THE TORCHBEARERS

Kalyanjali Kaushik, India Today, May 7, 2015

KINETIC ART
Pallavi Paul, 28
For a debutante, a show Tate Modern Gallery, London, and Khoj, Delhi, is certainly something to boast about. Pallavi Paul, a new-kid-on-the-block, started her video art career with a show titled Word. Sound. Power. at Tate Modern and Khoj, where she exhibited two of her works. Soon came her first solo show at Project 88 gallery, Delhi titled Mistaking <>For Direction Signs.

 

THE IDEA There’s a lot of depth that goes into creating what Paul does. “My work deals with the philosophical question of how we think about non-fiction material.
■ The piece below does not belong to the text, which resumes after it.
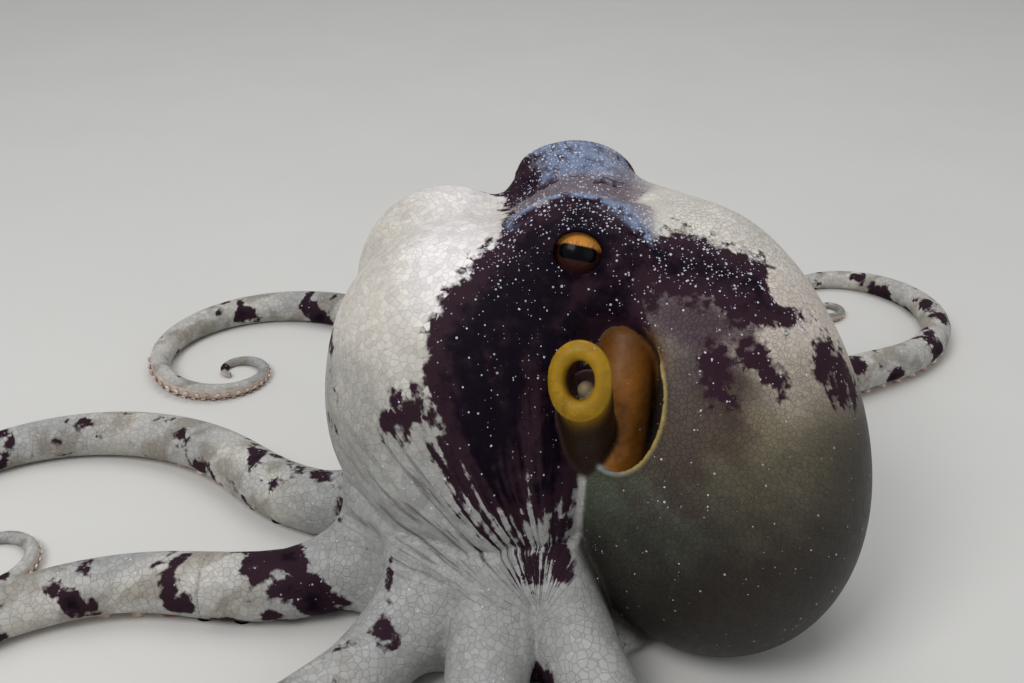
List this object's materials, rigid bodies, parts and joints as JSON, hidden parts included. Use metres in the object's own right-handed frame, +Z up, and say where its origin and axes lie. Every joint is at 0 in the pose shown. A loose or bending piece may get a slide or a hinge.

I am interested in how things, events, places, people begin to look different at different points of historical and material decay and I am exploring the possible connections between the factual trace and temporal combustion,” she says. THE INSPIRATIONS Paul is deeply intrigued by the internet and “it’s gloriously turbulent user-public-audience”.

 

“I am also deeply influenced by the work of filmmaker Chris Marker and philosopher Jacque Ranciere,” she says. THE ACCOLADES Paul has been awarded the Inlaks Sivdasani Foundation and Charles Wallace Trust grant to be in-residence at Delfina Foundation, London. She has also been awarded fellowships by India Foundation for the Arts, Public Service Broadcasting Trust, SARAI and Khoj.